I know I live in a broken world. I also know that I have an all sufficient Savior who overcomes this brokenness. Spurgeon says that the Lord’s love, which is always available, is available not only to me, but through me. I’ve become pretty confident that God has called me to teach and that He has called me to work heartily as for the Lord and not for men. This verse from Colossians has helped me tremendously during my times of doubt. It reminds me that my strength comes from Him and not myself. Practically, I know in order to teach effectively, I have to be armed with some tools. I have to be in prayer and I have to be in God’s word. One of my favorite things to do is as soon as I receive my classroom roster, I pray for my students by name. I love to think about them individually, fearfully and wonderfully made and how the Lord placed them in our classroom. The first day of preplanning, I shut my door and I pray over my classroom. I pray that it will be a classroom where my students know that they are loved. I pray that I will love well and though I can’t explicitly teach the gospel, I can be salt and light through my actions.
5. How can you glorify God in your vocation?
Bottom line, I want students in my classroom to know they are loved, they are celebrated, and they are delighted in. My confidence in God’s abiding love, enables me to be quick to ask forgiveness and to give forgiveness. I knew when I signed up to teach in a secular setting, I was not going to be teaching the bible. I had to figure out ways to show Jesus’s love. We have a couple of mantras in our class with one being that we love a “do over”. Essentially, this means we acknowledge when we've done something wrong, we forgive one another and then we move on and it is forgotten, not to be brought up again. Fortunately (or unfortunately) for me, I get lots of opportunities to model this behavior as a teacher! I try and purpose for each of my students to know I am interested in them and their unique personalities. The Lord delights in us and rejoices over us! One of my favorite parts of teaching is learning from my students, laughing with them, forming a safe place of camaraderie. I think when they know their teacher is for them, regardless of their abilities, strengths, or weaknesses, it then gives them the confidence to respond to others in a similar manner. They will leave my classroom at the end of the academic year and at that point, I want them to love learning, I want them to reach their academic goals, but more than any of those things, I want them to know they are loved without condition.

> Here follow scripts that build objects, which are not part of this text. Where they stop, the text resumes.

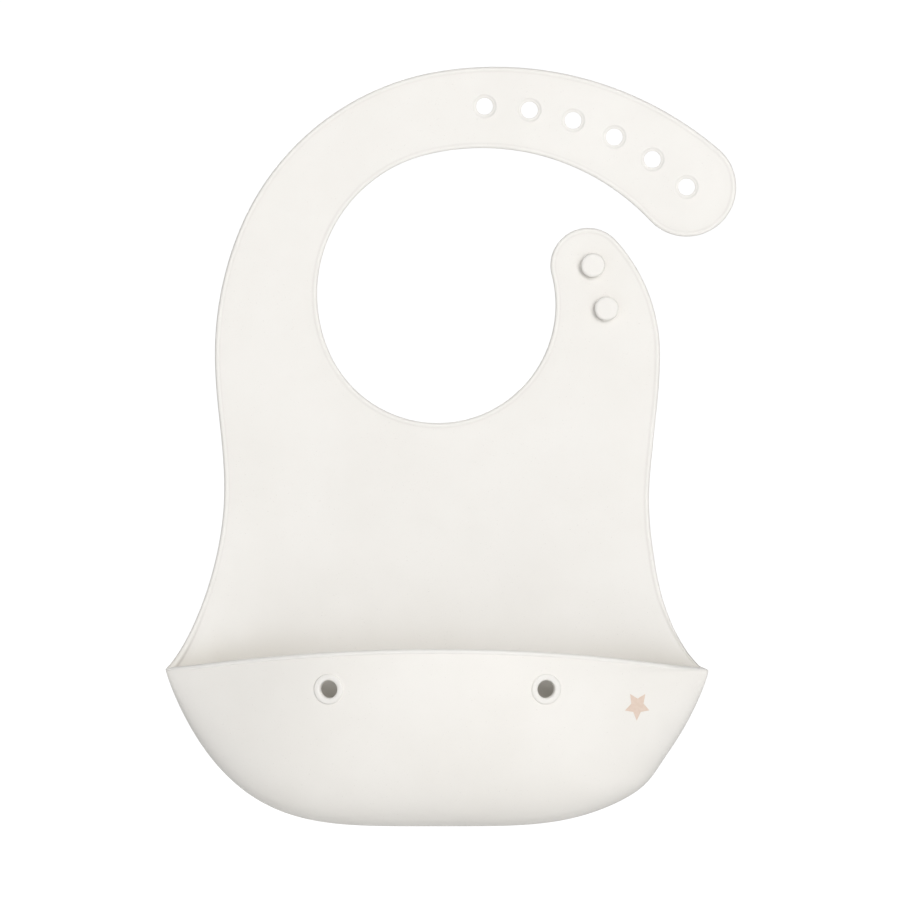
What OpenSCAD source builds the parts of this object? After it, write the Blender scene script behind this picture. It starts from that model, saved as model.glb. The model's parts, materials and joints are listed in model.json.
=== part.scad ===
// Silicone bib: a neck opening with a long and a short strap, a chest panel and
// a pocket that stands open in front. The sheet is moulded in one piece, and is
// divided here along the lines where it bends.
// The front faces -Y and +Z is up. The origin is the centre of the neck
// opening, halfway through the sheet.

/* [Sheet] */
// Thickness of the sheet
sheet_t = 2; // [1.6:0.1:2.6]
// Width of the bead along the free edges
bead_w = 2; // [1.4:0.1:2.6]
// Height of the bead above each face of the sheet
bead_h = 0.3; // [0.2:0.05:0.6]

/* [Neck and chest] */
// Radius of the neck opening
neck_r = 48; // [40:1:58]
// Width of the sheet on each side of the neck opening
shoulder_w = 42.5; // [35:0.5:51]
// Level of the widest line of the chest
chest_z = -20; // [-26:1:-16]
// How much narrower the waist is than the chest, on each side
waist_in = 3.8; // [2:0.1:6]
// Level of the waist
waist_z = -75; // [-82:1:-70]

/* [Long strap] */
// How much larger the inner edge's arc is than the neck opening
inner_gain = 10.4; // [8:0.2:13]
// Direction in which the inner edge leaves the neck circle
inner_turn = 24.5; // [20:0.5:30]
// Direction of the change from the first inner arc to the second
inner_switch = 104; // [98:1:110]
// Radii of the three outer arcs, over the radius of the neck opening
outer_gain = [84.5, 58, 92];
// Direction of the change from the first outer arc to the second
outer_switch_a = 157; // [152:1:162]
// Direction of the change from the second outer arc to the third
outer_switch_b = 100; // [96:1:106]
// Direction of the strap's tip from the centre of the third outer arc
tip_turn = 49.5; // [46:0.5:54]
// Radius of the long strap's tip
tip_r = 20.2; // [17:0.2:24]

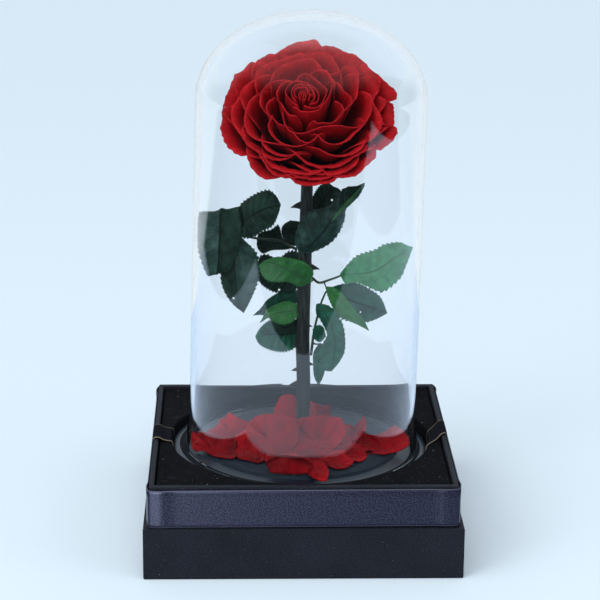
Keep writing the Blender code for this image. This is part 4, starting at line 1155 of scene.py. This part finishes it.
leaflets = {
    "leaflet_upper_left_tip": ("hazy", [],
        [(219, 215, -1), (203, 211.6, -9), (199.4, 226, -10), (200.5, 250, -11), (209, 275.3, -13), (214, 266, -8)],
        [(226, 214, -3), (221.5, 208.6, -10), (220.5, 235, -13.5), (219, 262, -15), (217, 274.5, -14), (216, 266, -9)],
        [(236, 214, -1), (237.5, 207.4, -8), (241, 235, -9), (236, 255, -10), (229, 271.5, -12), (220, 266, -8)]),
    "leaflet_upper_left_inner": ("dark", [(280.8, 204, -4)],
        [(239, 223, -5), (240, 207, -5), (248.7, 198.8, -5), (260, 192.6, -4.5), (269, 190.9, -4), (276, 196, -4)],
        [(239, 226, -5), (252, 215, -7), (266, 208, -6)],
        [(239, 229, -5), (242, 236.2, -8), (253, 235.5, -9), (262, 230, -8), (272.5, 224, -7), (278.5, 212, -5)]),
    "leaflet_upper_left_hanging": ("glossy", [(244, 312.7, -15)],
        [(238, 237, -4), (224, 258, -6), (221.8, 276, -8), (225, 290, -10), (233, 303, -13)],
        [(240, 236, -4.2), (235, 262, -11), (237, 290, -14)],
        [(243, 238, -4), (256, 254, -8), (258, 275, -11), (254, 290, -12.5), (248.7, 303, -14)]),
    "leaflet_upper_left_near": ("dark", [(258, 249, 7.6)],
        [(292, 244, 5.6), (283, 238, 7), (278.5, 226, 8), (271, 230, 8), (260, 233, 8), (256.8, 243, 8)],
        [(292, 246, 5.6), (275, 243, 5)],
        [(292, 248, 5.6), (284, 249, 4), (272, 249.5, 4), (263, 252.6, 5)]),
    "leaflet_upper_left_rear": ("dark", [(290.5, 220, 13)],
        [(294, 246, 5.8), (284, 238, 9), (282, 229, 11), (285, 223.5, 12)],
        [(297, 245, 5.8), (292, 232, 9)],
        [(300, 245, 5.8), (304, 235, 10), (301, 223, 12)]),
    "leaflet_upper_right_front": ("misty", [(364.5, 182.3, -14)],
        [(298, 250, -8.4), (295.5, 240, -9), (298.5, 229, -9), (304, 219, -10), (313.5, 211, -11), (325.5, 208, -12),
         (336, 201, -12), (341, 191.5, -12), (347.5, 187, -13), (357, 185.6, -14)],
        [(298.5, 250.5, -8.4), (310, 245, -13), (322.5, 232.5, -16), (334.5, 216, -18), (343.5, 205.5, -17),
         (352.5, 193.5, -16)],
        [(299, 251, -8.4), (309, 252, -9), (321, 247.5, -10), (331.5, 240.5, -11), (339, 230.5, -12), (343.8, 219, -13),
         (345.5, 209, -14), (351, 203, -14), (357.5, 196.5, -14), (363.5, 187, -14)]),
    "leaflet_upper_right_rear": ("dark", [(333, 186, 10.5)],
        [(308, 214, 4), (311, 203, 6), (315, 193, 8), (321, 185.3, 9.5), (328, 182.6, 10.5)],
        [(309, 216, 4), (320, 203, 7)],
        [(311, 217, 4), (325, 215, 5), (335, 207, 7), (341, 196, 9), (339, 189, 10)]),
    "leaflet_centre_front": ("bright", [(259.3, 264.5, -20)],
        [(311, 281, -5), (312.5, 271.3, -8), (303, 262.3, -12), (288.3, 258.2, -15), (277, 256.8, -17),
         (265.7, 260, -19)],
        [(310, 281.5, -5), (294, 273.6, -13), (283, 266.5, -18), (269, 262, -20)],
        [(309, 282.5, -5), (299.7, 285.5, -10), (288.3, 280.8, -16), (277, 281, -19), (269, 279.3, -21),
         (262.3, 273.6, -21)]),
    "leaflet_left_rear": ("dark", [(256.8, 269, 11)],
        [(301, 266, 4), (298, 253, 6), (288, 252.8, 8), (281, 257.5, 9), (274, 258, 10), (267, 255, 11),
         (260, 257, 11)],
        [(301, 280, 3.6), (285, 276, 6), (268, 271, 9)],
        [(301, 284, 3.6), (292, 290.5, 4), (278.7, 291.2, 5), (271.3, 289.5, 6), (262.3, 283.8, 8), (257.8, 277, 10)]),
    "leaflet_lower_left_upper": ("deep", [(253, 315, 9)],
        [(299.5, 290, 3.4), (285, 290.3, 6), (276, 294, 7), (267, 300, 8), (261, 307.5, 9)],
        [(299.5, 294, 3.4), (283, 300, 5), (267, 307, 7)],
        [(299.5, 298, 3.4), (290, 309, 3), (277, 313, 4), (266, 314.5, 6), (259.5, 314.3, 8)]),
    "leaflet_lower_left_bright": ("bright", [(260, 322.3, -7)],
        [(299, 306, -1.4), (290, 301.5, -3), (280, 303, -4), (269, 308, -6), (263.5, 316, -7)],
        [(299, 309, -1.4), (288, 311, -5), (275, 313, -7)],
        [(299, 312, -1.4), (297, 316, -4), (292, 321, -6), (282.7, 323.3, -8), (272.5, 320.5, -9), (267.5, 316.5, -8)]),
    "leaflet_lower_left_under": ("deep", [(255.3, 335.5, 2)],
        [(299, 328, 3), (294, 321, 4), (282, 318.5, 5), (270, 320.5, 5), (261, 327, 4)],
        [(299, 333, 3), (283, 333, 1), (268, 334, 1)],
        [(299, 337, 3), (295, 346, 0), (286, 350, -2), (274, 349.5, -3), (262, 345, -2), (257, 340, 0)]),
    "leaflet_right_tip": ("pale", [(413.3, 246.9, -5)],
        [(340.5, 272.5, -2.4), (352.5, 260, -3), (360.5, 255, -3), (375.2, 250.5, -3), (384, 245.4, -3),
         (398.7, 242.5, -4), (407, 245, -5)],
        [(340.5, 274, -2.4), (362, 273.3, -6), (378, 268.9, -7), (395.7, 257, -6.5)],
        [(340.5, 275.5, -2.4), (345.9, 282.8, -6), (354.7, 281.5, -8), (363.5, 283.7, -9), (375, 288.7, -10),
         (384, 289.4, -10), (398.7, 277.7, -9), (405, 266, -7)]),
    "leaflet_right_rear": ("deep", [(387.7, 312.9, 9)],
        [(329.5, 287.5, -0.4), (338.5, 285, 2), (354.7, 282.8, 4), (369.3, 289.4, 7), (379.6, 296.7, 8),
         (384.5, 305, 9)],
        [(329, 289, -0.4), (346, 298, 2), (366, 305.5, 6)],
        [(329, 291, -0.4), (333, 305, 0), (341, 316, 1), (352, 320, 3), (366.4, 320.9, 5), (378, 317.5, 7)]),
    "leaflet_right_front": ("bright", [(368.8, 330.3, -13)],
        [(326.5, 286, -3), (333.5, 287.2, -5), (341, 292.5, -7), (347, 300, -9), (355, 310.5, -11),
         (363.5, 319.5, -12.5)],
        [(326, 286.5, -3), (338.5, 299, -8), (352, 313, -12)],
        [(325.6, 287.5, -3), (328.5, 296.5, -5), (334, 308, -8), (340.5, 315.8, -10), (348, 319.5, -12),
         (359, 324.8, -13)]),
    "leaflet_lower_right": ("deep", [(331.5, 370.7, -14)],
        [(318.5, 303, -4.6), (327, 305, -6), (335, 311, -8), (340.5, 320, -10), (344, 333, -12), (344, 350, -13),
         (338.5, 362, -14)],
        [(317.5, 303.5, -4.6), (328, 318, -9), (335, 341, -13)],
        [(316, 304, -4.6), (316.5, 312, -5), (320.5, 318.5, -6), (325.5, 328, -8), (327.5, 335, -9), (322.5, 345, -10),
         (320, 356, -11), (325, 369, -13)]),
    "behindLowerRight": ("deep", [(318.5, 385, -4)],
        [(322, 343, -1), (325, 356, -2), (324.5, 369, -3), (322, 378, -4)],
        [(321, 343, -1), (318, 362, -3), (317.5, 374, -4)],
        [(319, 343, -1), (314, 352, -1), (313.5, 364, -2), (314.5, 376, -3)]),
    "innerLowerRight": ("deep", [(326, 336, -7)],
        [(314, 328, -4), (318, 325, -5), (323, 327, -6)],
        [(313, 329, -4), (319, 332, -6)],
        [(313, 331, -4), (314, 337, -5), (320, 341, -6)]),
    "foldedEdge": ("bright", [(364.5, 182.3, -14.6)],
        [(331.5, 220, -19), (339.3, 209.2, -20.2), (351.3, 195.8, -18.2)],
        [(331.5, 220.5, -19), (340, 210, -20), (352, 196.5, -18)],
        [(332, 221, -18.8), (341.2, 210.6, -19.6), (353.2, 196.9, -17.6)]),
    "middleLeft": ("dark", [(270, 322, -4)],
        [(299, 320, 1), (290, 319, -2), (279, 317, -4)],
        [(299, 323, 1), (285, 327, -3)],
        [(299, 327, 1), (289, 334, -2), (277, 333.5, -4)]),
}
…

1. Give us a brief overview of your responsibilities in your vocation as a teacher.
I am a 4th grade teacher at High Springs Community School. It is a public school that houses kindergarten through 8th grade. I teach reading, writing, social studies, science, and math. I typically have a classroom of 24 students each year.
2. How does your vocation contribute to the common good?
Teaching as a profession has been around for a long time with the purpose of equipping children to be contributors in society. For me, this means not only teaching them knowledge and understanding of concepts, but facilitating their growth as individuals who can relate and communicate effectively. My hope is for them to be able to navigate both success and failure. It is really important to me that the students I teach find joy in learning, to know that curiosity is a terrific springboard, and some of the greatest lessons learned were learned from mistakes. My goal is for students to learn those things within the walls of our classroom, where it is safe, and then take those skills into the world.
3. How do you experience brokenness in your vocation?
A public school classroom is a microcosm of the larger world. I have a classroom full of 9 to 10 year old sinners taught by a sinful teacher. I see the brokenness of this world when a student brings in a suitcase because they don’t know what foster home they will be staying in on this particular day. I see brokenness in the way students treat one another, the way they respond in anger, students who have no understanding of grace or mercy. I experience brokenness in myself, in my impatience, my frustration, my lack of hope, my lack of kindness towards my faculty peers. There is brokenness in the educational structure - the idea that each child should be held to the same standard.
4. What do you do to prepare yourself to face that brokenness?
I know I live in a broken world. I also know that I have an all sufficient Savior who overcomes this brokenness. Spurgeon says that the Lord’s love, which is always available, is available not only to me, but through me. I’ve become pretty confident that God has called me to teach and that He has called me to work heartily as for the Lord and not for men. This verse from Colossians has helped me tremendously during my times of doubt. It reminds me that my strength comes from Him and not myself. Practically, I know in order to teach effectively, I have to be armed with some tools. I have to be in prayer and I have to be in God’s word. One of my favorite things to do is as soon as I receive my classroom roster, I pray for my students by name. I love to think about them individually, fearfully and wonderfully made and how the Lord placed them in our classroom. The first day of preplanning, I shut my door and I pray over my classroom. I pray that it will be a classroom where my students know that they are loved. I pray that I will love well and though I can’t explicitly teach the gospel, I can be salt and light through my actions.
5. How can you glorify God in your vocation?
Bottom line, I want students in my classroom to know they are loved, they are celebrated, and they are delighted in. My confidence in God’s abiding love, enables me to be quick to ask forgiveness and to give forgiveness. I knew when I signed up to teach in a secular setting, I was not going to be teaching the bible. I had to figure out ways to show Jesus’s love. We have a couple of mantras in our class with one being that we love a “do over”. Essentially, this means we acknowledge when we've done something wrong, we forgive one another and then we move on and it is forgotten, not to be brought up again. Fortunately (or unfortunately) for me, I get lots of opportunities to model this behavior as a teacher! I try and purpose for each of my students to know I am interested in them and their unique personalities. The Lord delights in us and rejoices over us! One of my favorite parts of teaching is learning from my students, laughing with them, forming a safe place of camaraderie. I think when they know their teacher is for them, regardless of their abilities, strengths, or weaknesses, it then gives them the confidence to respond to others in a similar manner. They will leave my classroom at the end of the academic year and at that point, I want them to love learning, I want them to reach their academic goals, but more than any of those things, I want them to know they are loved without condition.